Problem requirements: What follows is a listing; give it again exactly, in its entirety.
::: Data excerpt
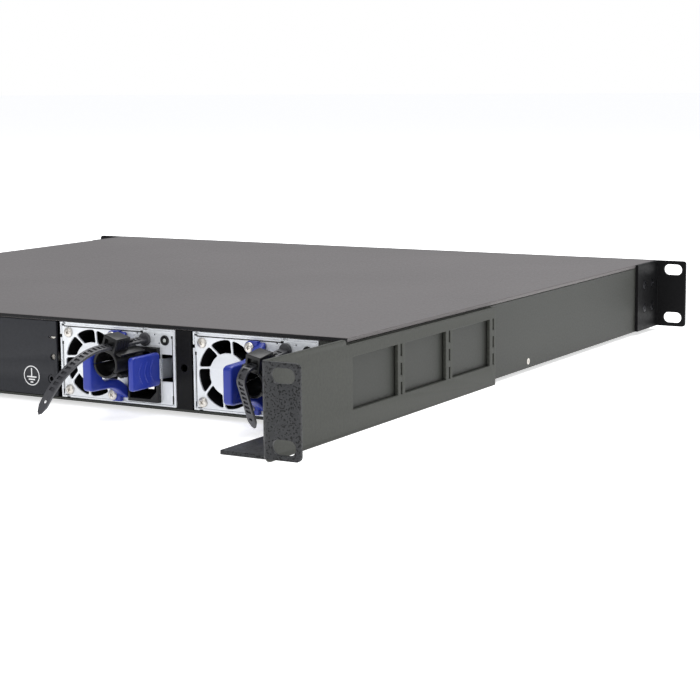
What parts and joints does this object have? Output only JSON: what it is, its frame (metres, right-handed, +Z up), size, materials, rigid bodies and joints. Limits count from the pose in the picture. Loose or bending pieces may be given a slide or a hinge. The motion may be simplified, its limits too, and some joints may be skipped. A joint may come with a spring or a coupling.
{
  "type": "rackmount network switch",
  "caption": "One-unit rack-mount Ethernet switch with hot-swap power supplies and fans, front jacks, slotted ears and sliding rear support brackets.",
  "frame": {"origin": "centre of the four front ear slots, on the rear face of the ears, which meets the rack rail", "axes": "+X to the right seen from the front, +Y from the front ports to the rear, +Z up"},
  "size_m": [0.4826, 0.4857, 0.046],
  "materials": {
    "black_paint": "satin black powder coat",
    "grey_paint": "satin dark grey paint",
    "bracket_paint": "textured dark powder coat",
    "plate_paint": "fine textured slate paint",
    "zinc_sheet": "bright zinc-plated sheet",
    "screw_steel": "nickel-plated screws",
    "dark_screw": "black oxide screws",
    "spring_steel": "polished spring steel",
    "blue_plastic": "glossy blue moulding",
    "nylon": "satin black nylon",
    "port_plastic": "black moulded jack housing",
    "cage_metal": "tinned cage sheet",
    "board": "green laminate",
    "heatsink": "plain extruded aluminium",
    "contact_metal": "nickel-plated contacts",
    "spacer_brass": "brass spacers",
    "lens": "clear light guide"
  },
  "bodies": {
    "chassis": {"chassis_tray": "black_paint", "psu_cage": "black_paint", "top_cover": "grey_paint", "side_screws": "dark_screw", "front_panel": "black_paint", "front_ear_left": "black_paint", "front_ear_right": "black_paint", "ear_screws": "dark_screw", "rear_plate": "plate_paint", "plate_screws": "dark_screw", "main_board": "board", "standoffs": "spacer_brass", "switch_heatsink": "heatsink", "phy_heatsinks": "heatsink", "power_board": "board", "jack_block_left": "port_plastic", "jack_block_right": "port_plastic", "sfp_cage": "cage_metal", "light_pipe": "lens"},
    "reset_button": {"reset_button": "nylon"},
    "bracket_left": {"rear_bracket_left": "bracket_paint"},
    "bracket_right": {"rear_bracket_right": "bracket_paint"},
    "fan_module_1": {"fan_module_1": "plate_paint"},
    "fan_rotor_1": {"fan_rotor_1": "nylon"},
    "fan_module_2": {"fan_module_2": "plate_paint"},
    "fan_rotor_2": {"fan_rotor_2": "nylon"},
    "fan_module_3": {"fan_module_3": "plate_paint"},
    "fan_rotor_3": {"fan_rotor_3": "nylon"},
    "supply_1": {"psu1_case": "zinc_sheet", "psu1_faceplate": "zinc_sheet", "psu1_screws": "screw_steel", "psu1_handle": "blue_plastic", "psu1_inlet": "nylon", "psu1_inlet_pins": "contact_metal", "psu1_led": "lens", "psu1_fan_frame": "nylon", "psu1_strap": "nylon", "psu1_board": "board"},
    "supply_1_rotor": {"psu1_fan_rotor": "nylon"},
    "supply_1_latch": {"psu1_latch_spring": "spring_steel", "psu1_latch_tab": "blue_plastic"},
    "supply_1_clamp": {"psu1_clamp": "nylon"},
    "supply_1_jaw": {"psu1_clamp_jaw": "nylon"},
    "supply_2": {"psu2_case": "zinc_sheet", "psu2_faceplate": "zinc_sheet", "psu2_screws": "screw_steel", "psu2_handle": "blue_plastic", "psu2_inlet": "nylon", "psu2_inlet_pins": "contact_metal", "psu2_led": "lens", "psu2_fan_frame": "nylon", "psu2_strap": "nylon", "psu2_board": "board"},
    "supply_2_rotor": {"psu2_fan_rotor": "nylon"},
    "supply_2_latch": {"psu2_latch_spring": "spring_steel", "psu2_latch_tab": "blue_plastic"},
    "supply_2_clamp": {"psu2_clamp": "nylon"},
    "supply_2_jaw": {"psu2_clamp_jaw": "nylon"}
  },
  "joints": [
    {"name": "reset_press", "type": "slide", "parent": "chassis", "child": "reset_button", "axis": [0, 1, 0], "range_m": [0, 0.0008], "stiffness_N_per_m": 300, "springref_m": -0.001},
    {"name": "bracket_left_slide", "type": "slide", "parent": "chassis", "child": "bracket_left", "axis": [0, 1, 0], "range_m": [-0.07, 0.075]},
    {"name": "bracket_right_slide", "type": "slide", "parent": "chassis", "child": "bracket_right", "axis": [0, 1, 0], "range_m": [-0.07, 0.075]},
    {"name": "fan_module_1_slide", "type": "slide", "parent": "chassis", "child": "fan_module_1", "axis": [0, 1, 0], "range_m": [0, 0.06]},
    {"name": "fan_rotor_1_spin", "type": "hinge", "parent": "fan_module_1", "child": "fan_rotor_1", "pos_m": [0.0758, 0.39, -0.0004], "axis": [0, 1, 0], "continuous": true},
    {"name": "fan_module_2_slide", "type": "slide", "parent": "chassis", "child": "fan_module_2", "axis": [0, 1, 0], "range_m": [0, 0.06]},
    {"name": "fan_rotor_2_spin", "type": "hinge", "parent": "fan_module_2", "child": "fan_rotor_2", "pos_m": [0.1306, 0.39, -0.0004], "axis": [0, 1, 0], "continuous": true},
    {"name": "fan_module_3_slide", "type": "slide", "parent": "chassis", "child": "fan_module_3", "axis": [0, 1, 0], "range_m": [0, 0.06]},
    {"name": "fan_rotor_3_spin", "type": "hinge", "parent": "fan_module_3", "child": "fan_rotor_3", "pos_m": [0.1854, 0.39, -0.0004], "axis": [0, 1, 0], "continuous": true},
    {"name": "supply_1_slide", "type": "slide", "parent": "chassis", "child": "supply_1", "axis": [0, 1, 0], "range_m": [0, 0.19]},
    {"name": "supply_1_fan_spin", "type": "hinge", "parent": "supply_1", "child": "supply_1_rotor", "pos_m": [-0.06755, 0.3904, -0.0009], "axis": [0, 1, 0], "continuous": true},
    {"name": "supply_1_latch_press", "type": "hinge", "parent": "supply_1", "child": "supply_1_latch", "pos_m": [-0.11725, 0.3454, -0.0003], "axis": [0, 0, -1], "range_deg": [0, 1.2], "stiffness_Nm_per_rad": 2, "springref_deg": -0.57},
    {"name": "supply_1_clamp_slide", "type": "slide", "parent": "supply_1", "child": "supply_1_clamp", "axis": [0, 1, 0], "range_m": [-0.0045, 0.004]},
    {"name": "supply_1_jaw_open", "type": "hinge", "parent": "supply_1_clamp", "child": "supply_1_jaw", "pos_m": [-0.09149, 0.4239, 0.00488], "axis": [0, -1, 0], "range_deg": [0, 25]},
    {"name": "supply_2_slide", "type": "slide", "parent": "chassis", "child": "supply_2", "axis": [0, 1, 0], "range_m": [0, 0.19]},
    {"name": "supply_2_fan_spin", "type": "hinge", "parent": "supply_2", "child": "supply_2_rotor", "pos_m": [-0.1515, 0.3904, -0.0009], "axis": [0, 1, 0], "continuous": true},
    {"name": "supply_2_latch_press", "type": "hinge", "parent": "supply_2", "child": "supply_2_latch", "pos_m": [-0.2012, 0.3454, -0.0003], "axis": [0, 0, -1], "range_deg": [0, 1.2], "stiffness_Nm_per_rad": 2, "springref_deg": -0.57},
    {"name": "supply_2_clamp_slide", "type": "slide", "parent": "supply_2", "child": "supply_2_clamp", "axis": [0.0289, 0.9903, -0.1361], "range_m": [-0.001, 0.001]},
    {"name": "supply_2_jaw_open", "type": "hinge", "parent": "supply_2_clamp", "child": "supply_2_jaw", "pos_m": [-0.17596, 0.42061, 0.00166], "axis": [-0.0289, -0.9903, 0.1361], "range_deg": [0, 25]}
  ]
}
::::::
Exercise response:
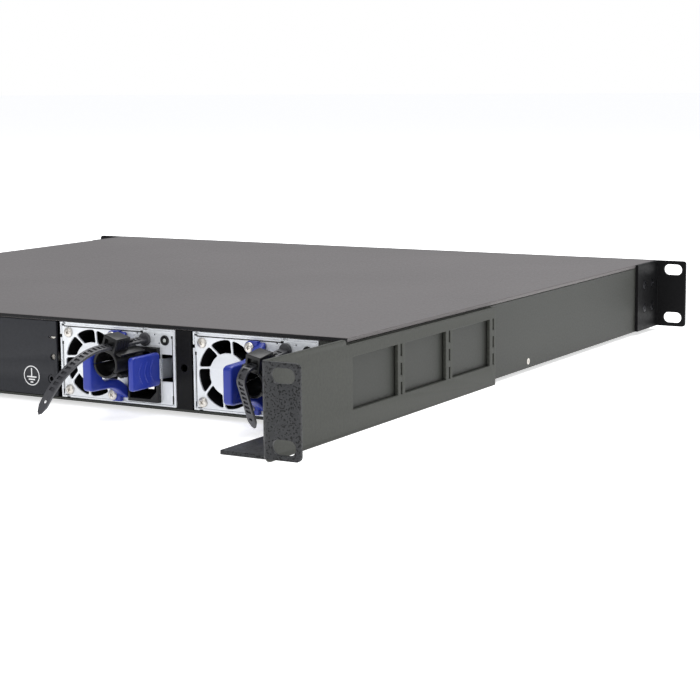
What parts and joints does this object have? Output only JSON: what it is, its frame (metres, right-handed, +Z up), size, materials, rigid bodies and joints. Limits count from the pose in the picture. Loose or bending pieces may be given a slide or a hinge. The motion may be simplified, its limits too, and some joints may be skipped. A joint may come with a spring or a coupling.
{
  "type": "rackmount network switch",
  "caption": "One-unit rack-mount Ethernet switch with hot-swap power supplies and fans, front jacks, slotted ears and sliding rear support brackets.",
  "frame": {"origin": "centre of the four front ear slots, on the rear face of the ears, which meets the rack rail", "axes": "+X to the right seen from the front, +Y from the front ports to the rear, +Z up"},
  "size_m": [0.4826, 0.4857, 0.046],
  "materials": {
    "black_paint": "satin black powder coat",
    "grey_paint": "satin dark grey paint",
    "bracket_paint": "textured dark powder coat",
    "plate_paint": "fine textured slate paint",
    "zinc_sheet": "bright zinc-plated sheet",
    "screw_steel": "nickel-plated screws",
    "dark_screw": "black oxide screws",
    "spring_steel": "polished spring steel",
    "blue_plastic": "glossy blue moulding",
    "nylon": "satin black nylon",
    "port_plastic": "black moulded jack housing",
    "cage_metal": "tinned cage sheet",
    "board": "green laminate",
    "heatsink": "plain extruded aluminium",
    "contact_metal": "nickel-plated contacts",
    "spacer_brass": "brass spacers",
    "lens": "clear light guide"
  },
  "bodies": {
    "chassis": {"chassis_tray": "black_paint", "psu_cage": "black_paint", "top_cover": "grey_paint", "side_screws": "dark_screw", "front_panel": "black_paint", "front_ear_left": "black_paint", "front_ear_right": "black_paint", "ear_screws": "dark_screw", "rear_plate": "plate_paint", "plate_screws": "dark_screw", "main_board": "board", "standoffs": "spacer_brass", "switch_heatsink": "heatsink", "phy_heatsinks": "heatsink", "power_board": "board", "jack_block_left": "port_plastic", "jack_block_right": "port_plastic", "sfp_cage": "cage_metal", "light_pipe": "lens"},
    "reset_button": {"reset_button": "nylon"},
    "bracket_left": {"rear_bracket_left": "bracket_paint"},
    "bracket_right": {"rear_bracket_right": "bracket_paint"},
    "fan_module_1": {"fan_module_1": "plate_paint"},
    "fan_rotor_1": {"fan_rotor_1": "nylon"},
    "fan_module_2": {"fan_module_2": "plate_paint"},
    "fan_rotor_2": {"fan_rotor_2": "nylon"},
    "fan_module_3": {"fan_module_3": "plate_paint"},
    "fan_rotor_3": {"fan_rotor_3": "nylon"},
    "supply_1": {"psu1_case": "zinc_sheet", "psu1_faceplate": "zinc_sheet", "psu1_screws": "screw_steel", "psu1_handle": "blue_plastic", "psu1_inlet": "nylon", "psu1_inlet_pins": "contact_metal", "psu1_led": "lens", "psu1_fan_frame": "nylon", "psu1_strap": "nylon", "psu1_board": "board"},
    "supply_1_rotor": {"psu1_fan_rotor": "nylon"},
    "supply_1_latch": {"psu1_latch_spring": "spring_steel", "psu1_latch_tab": "blue_plastic"},
    "supply_1_clamp": {"psu1_clamp": "nylon"},
    "supply_1_jaw": {"psu1_clamp_jaw": "nylon"},
    "supply_2": {"psu2_case": "zinc_sheet", "psu2_faceplate": "zinc_sheet", "psu2_screws": "screw_steel", "psu2_handle": "blue_plastic", "psu2_inlet": "nylon", "psu2_inlet_pins": "contact_metal", "psu2_led": "lens", "psu2_fan_frame": "nylon", "psu2_strap": "nylon", "psu2_board": "board"},
    "supply_2_rotor": {"psu2_fan_rotor": "nylon"},
    "supply_2_latch": {"psu2_latch_spring": "spring_steel", "psu2_latch_tab": "blue_plastic"},
    "supply_2_clamp": {"psu2_clamp": "nylon"},
    "supply_2_jaw": {"psu2_clamp_jaw": "nylon"}
  },
  "joints": [
    {"name": "reset_press", "type": "slide", "parent": "chassis", "child": "reset_button", "axis": [0, 1, 0], "range_m": [0, 0.0008], "stiffness_N_per_m": 300, "springref_m": -0.001},
    {"name": "bracket_left_slide", "type": "slide", "parent": "chassis", "child": "bracket_left", "axis": [0, 1, 0], "range_m": [-0.07, 0.075]},
    {"name": "bracket_right_slide", "type": "slide", "parent": "chassis", "child": "bracket_right", "axis": [0, 1, 0], "range_m": [-0.07, 0.075]},
    {"name": "fan_module_1_slide", "type": "slide", "parent": "chassis", "child": "fan_module_1", "axis": [0, 1, 0], "range_m": [0, 0.06]},
    {"name": "fan_rotor_1_spin", "type": "hinge", "parent": "fan_module_1", "child": "fan_rotor_1", "pos_m": [0.0758, 0.39, -0.0004], "axis": [0, 1, 0], "continuous": true},
    {"name": "fan_module_2_slide", "type": "slide", "parent": "chassis", "child": "fan_module_2", "axis": [0, 1, 0], "range_m": [0, 0.06]},
    {"name": "fan_rotor_2_spin", "type": "hinge", "parent": "fan_module_2", "child": "fan_rotor_2", "pos_m": [0.1306, 0.39, -0.0004], "axis": [0, 1, 0], "continuous": true},
    {"name": "fan_module_3_slide", "type": "slide", "parent": "chassis", "child": "fan_module_3", "axis": [0, 1, 0], "range_m": [0, 0.06]},
    {"name": "fan_rotor_3_spin", "type": "hinge", "parent": "fan_module_3", "child": "fan_rotor_3", "pos_m": [0.1854, 0.39, -0.0004], "axis": [0, 1, 0], "continuous": true},
    {"name": "supply_1_slide", "type": "slide", "parent": "chassis", "child": "supply_1", "axis": [0, 1, 0], "range_m": [0, 0.19]},
    {"name": "supply_1_fan_spin", "type": "hinge", "parent": "supply_1", "child": "supply_1_rotor", "pos_m": [-0.06755, 0.3904, -0.0009], "axis": [0, 1, 0], "continuous": true},
    {"name": "supply_1_latch_press", "type": "hinge", "parent": "supply_1", "child": "supply_1_latch", "pos_m": [-0.11725, 0.3454, -0.0003], "axis": [0, 0, -1], "range_deg": [0, 1.2], "stiffness_Nm_per_rad": 2, "springref_deg": -0.57},
    {"name": "supply_1_clamp_slide", "type": "slide", "parent": "supply_1", "child": "supply_1_clamp", "axis": [0, 1, 0], "range_m": [-0.0045, 0.004]},
    {"name": "supply_1_jaw_open", "type": "hinge", "parent": "supply_1_clamp", "child": "supply_1_jaw", "pos_m": [-0.09149, 0.4239, 0.00488], "axis": [0, -1, 0], "range_deg": [0, 25]},
    {"name": "supply_2_slide", "type": "slide", "parent": "chassis", "child": "supply_2", "axis": [0, 1, 0], "range_m": [0, 0.19]},
    {"name": "supply_2_fan_spin", "type": "hinge", "parent": "supply_2", "child": "supply_2_rotor", "pos_m": [-0.1515, 0.3904, -0.0009], "axis": [0, 1, 0], "continuous": true},
    {"name": "supply_2_latch_press", "type": "hinge", "parent": "supply_2", "child": "supply_2_latch", "pos_m": [-0.2012, 0.3454, -0.0003], "axis": [0, 0, -1], "range_deg": [0, 1.2], "stiffness_Nm_per_rad": 2, "springref_deg": -0.57},
    {"name": "supply_2_clamp_slide", "type": "slide", "parent": "supply_2", "child": "supply_2_clamp", "axis": [0.0289, 0.9903, -0.1361], "range_m": [-0.001, 0.001]},
    {"name": "supply_2_jaw_open", "type": "hinge", "parent": "supply_2_clamp", "child": "supply_2_jaw", "pos_m": [-0.17596, 0.42061, 0.00166], "axis": [-0.0289, -0.9903, 0.1361], "range_deg": [0, 25]}
  ]
}